When Scott showed up, he brought the quick-play rules I had gottent to him earlier in the week, and wanted to play the Human Wizard, whom he called “Snarfblat” (A little Mermaid reference… don’t ask).  He decided to play a wizard, because apparently they “get all the chicks”.

James played Dungeon Master and prepared an adventure.  We all sat down and played a very basic, straightforward dungeon.  As the story went, we were adventurers sent to the village of Lilcrest to address a recent infestation of a dragon(!) south of the town.  We journeyed a small way outside of the village, and found some stone stairs descending into the darkness…

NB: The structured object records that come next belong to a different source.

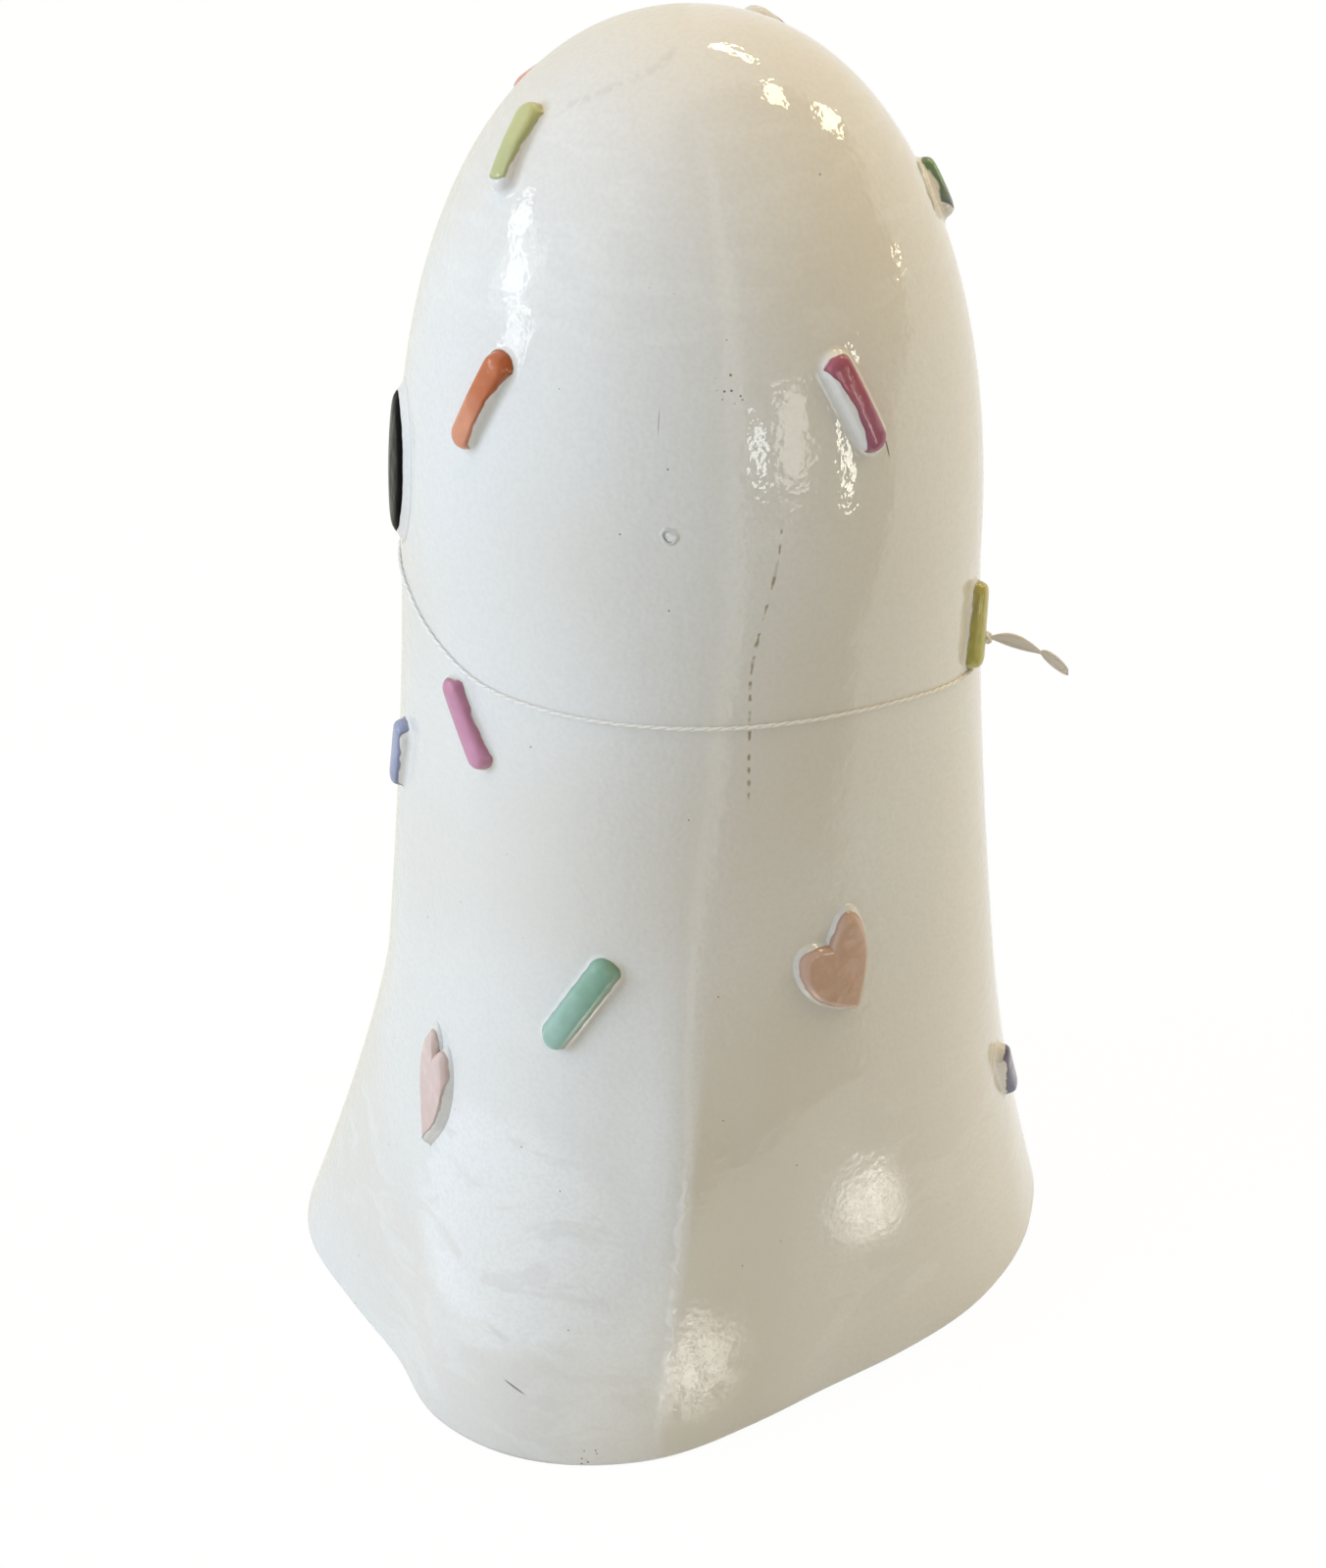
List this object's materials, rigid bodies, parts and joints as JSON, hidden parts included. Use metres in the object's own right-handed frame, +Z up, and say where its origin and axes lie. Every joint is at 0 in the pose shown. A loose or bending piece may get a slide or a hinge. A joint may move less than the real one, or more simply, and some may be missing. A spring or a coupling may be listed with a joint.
{
  "type": "ghost figurine",
  "caption": "Hollow cast tabletop ghost shaped as a draped sheet, white gloss paint, with raised sprinkles, hearts and oval eyes and a string tied round it.",
  "frame": {"origin": "middle of the object's box in plan, on the plane of the rim it stands on", "axes": "+Z up through the crown, -Y the way the face looks, +X the ghost's own left"},
  "size_m": [0.1342, 0.1399, 0.24],
  "materials": {
    "white_gloss": "gloss white enamel over a fired clay casting, with hand-painted raised shapes",
    "white_string": "thin white twisted thread with a flattened end",
    "sprinkle_paint": "gloss hand paint in muted colours on the raised sprinkles and hearts",
    "eye_black": "gloss black hand paint on the raised eyes"
  },
  "bodies": {
    "root": {"ghost_body": "white_gloss", "tie_string": "white_string"}
  },
  "joints": []
}
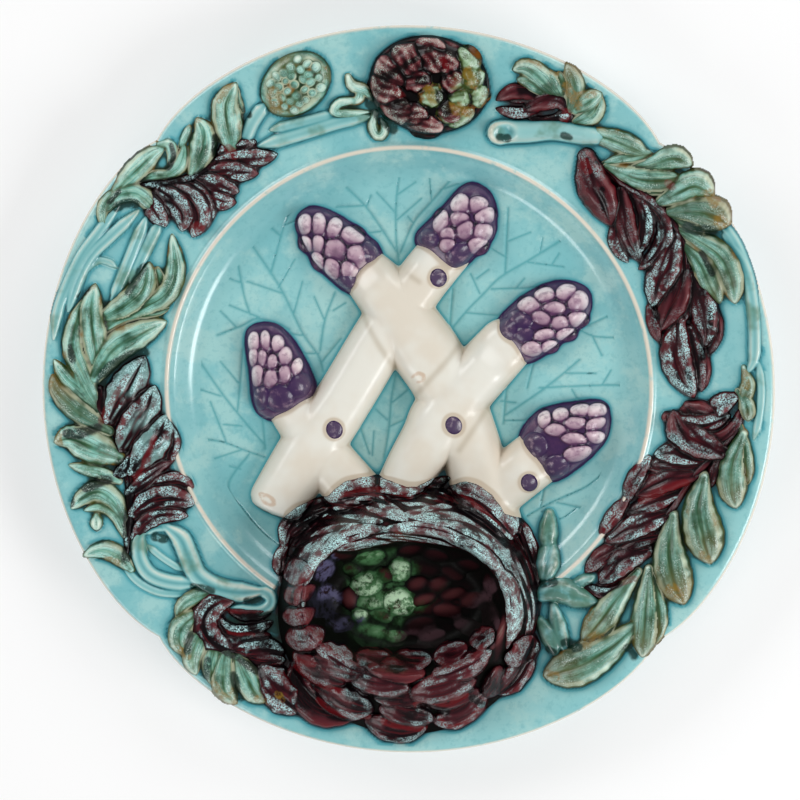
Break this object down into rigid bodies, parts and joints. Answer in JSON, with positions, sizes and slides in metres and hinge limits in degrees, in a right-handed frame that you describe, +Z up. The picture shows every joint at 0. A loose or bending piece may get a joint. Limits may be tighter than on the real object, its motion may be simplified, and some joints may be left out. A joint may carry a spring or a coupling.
{
  "type": "asparagus plate",
  "caption": "Round glazed asparagus plate with raised stalks in its well, leafy rim relief and a moulded artichoke sauce cup; serves and holds asparagus and its sauce.",
  "frame": {"origin": "middle of the plate, on the plane that its foot ring stands on", "axes": "+Z up out of the well, +Y from the sauce cup across the well to the bud on the opposite rim, +X to the right of that"},
  "size_m": [0.245, 0.245, 0.0367],
  "materials": {
    "turquoise_glaze": "glossy glaze",
    "cream_edge": "glossy glaze",
    "cup_glaze": "glossy glaze",
    "stem_glaze": "glossy glaze",
    "ivory_glaze": "glossy glaze",
    "violet_glaze": "glossy glaze",
    "leaf_glaze": "glossy glaze",
    "aubergine_glaze": "glossy glaze",
    "bud_glaze": "glossy glaze"
  },
  "bodies": {
    "root": {"plate_body": "turquoise_glaze", "foot_ring": "turquoise_glaze", "well_bead": "cream_edge", "sauce_cup": "cup_glaze", "cup_outer_bracts": "cup_glaze", "cup_swirl_bracts": "cup_glaze", "cup_crest_bracts": "cup_glaze", "cup_inner_scales": "cup_glaze", "cup_stubs": "stem_glaze", "stalk_1": "ivory_glaze", "stalk_2": "ivory_glaze", "stalk_3": "ivory_glaze", "stalk_4": "ivory_glaze", "stalk_5": "ivory_glaze", "stalk_buds": "violet_glaze", "tip_1": "violet_glaze", "tip_2": "violet_glaze", "tip_3": "violet_glaze", "tip_4": "violet_glaze", "tip_5": "violet_glaze", "tip_scales_1": "violet_glaze", "tip_scales_2": "violet_glaze", "tip_scales_3": "violet_glaze", "tip_scales_4": "violet_glaze", "tip_scales_5": "violet_glaze", "upper_left_green": "leaf_glaze", "upper_left_dark": "aubergine_glaze", "upper_left_midrib": "aubergine_glaze", "left_green": "leaf_glaze", "left_dark": "aubergine_glaze", "left_midrib": "aubergine_glaze", "left_stems": "stem_glaze", "lower_left_green": "leaf_glaze", "lower_left_dark": "aubergine_glaze", "lower_left_loop": "stem_glaze", "oval_bud": "leaf_glaze", "oval_bud_scales": "leaf_glaze", "top_stems": "stem_glaze", "bud_sepals": "leaf_glaze", "artichoke_bud": "bud_glaze", "artichoke_scales": "bud_glaze", "upper_right_green": "leaf_glaze", "upper_right_dark": "aubergine_glaze", "cut_stem": "stem_glaze", "right_green": "leaf_glaze", "right_dark": "aubergine_glaze", "right_midrib": "aubergine_glaze", "rim_stem": "stem_glaze", "lower_right_green": "leaf_glaze", "lower_right_dark": "aubergine_glaze", "lower_right_midrib": "aubergine_glaze"}
  },
  "joints": []
}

Since Mark was our default defender, he ended up getting “kicked in the crotch” (as he put it), by being the guy who engaged in melee.  Scott’s wizard Snarfblat stayed behind the lines, throwing spell after spell, really dishing out the damage.  Terry played a really great Leader, as always, with his halfling cleric healing people and making sure we all didn’t die.  I brought my Elven Ranger Swift into the mix with his mad archery skills, and the air sang with arrow after arrow.

We killed goblins and huge rats, battled the black dragon and withstood his acid breath and forced him to flee, and cleared out the small lair where they had been hiding out and planning their next evil attack on the village.  The heroes were successful, and gained the accolades and praise of the entire hamelt of Lilcrest!

So… what I thought was going to be a blow-off night might just now turn into a full-blown campaign!  Scott has already said he’s in for another session, and Mark has also said he is in.  I’m already looking at multi-classing my Ranger with some Rogue skills for detecting traps and unlocking chests.

My wife had Stephanie and my sister-in-law Melyssa over for a girl’s movie night while the boys were downstairs playing.  My sister got a real kick out of the two of them emerging from the downstairs, arguing over who did more damage to the dragon, and which powers were more effective.  Scott’s wife Melyssa even had to lean over to him and ask him to “stop talking like that”.

We have created a couple more D&D nerds – Huzzah!

No one is as excited as I am about…

Posted on June 4th, 2008 by Jason Lindsay  |  No Comments »

1) The Incredible Hulk Movie: As those who know me are aware, I love the big Green guy. He’s one of my all-time favorite super-heroes (and I loves me some Super-Heroes), and so I am totally jazzed about this movie coming out. I’ve already been obsessively scouring the internet watching all the advance clips and trailers I can (many of them more than once), and I’ve been to Target and bought all the Hulk-related merchandise I think my wife will let me get away with.

Will the movie suck? Honestly, I don’t know. I think the fanboy discussion forums are already full of postulations and theories on this issue. Do I really care? Nope. I’m going to be in the line on opening night to see it, dragging my wife along with me, and I will happily pay my nine bucks to watch ol’ Jade drawers beat the crap out of… anything that gets in his way.

‘Nuff Said!

2) 4th Edition Dungeons and Dragons: I’m an old school nerd. Table-top Role-Playing Games is still for me a great time. Although kids these days (and I feel SO VERY OLD saying it like that) prefer to have their rules doled out in computer simulated rules engines. I still enjoy dice and maps and pre-painted miniature figures to live out my fantasy life as a wizard, warrior, dwarf or what-have-you.

There’s only one problem: My regular gaming group is back in Colorado, with all the remnants of my old life. I haven’t gotten the balls to start a in-the-flesh gaming group here yet. Part of me wants to brave the unwashed denizens of the comic shop in Provo, but I wither under their date-less stares, being self-demoted to part-time RPG hobbyist.

But that hasn’t stopped me from pre-ordering the core books on Amazon.com to be delivered to my doorstep early next week. It hasn’t prevented me from creating my very own campaign world, complete with centuries-old histories, complex religions and secret societies. And it hasn’t stopped me from boring my poor wife to tears with the details of it all.

Even though I wish I could co-erce my teenage nephews into experimenting with some good old P-n-P gaming, I am resigned to the fact that, for now at least, my D&D fantasies will have to be resigned to that of internal daydreams.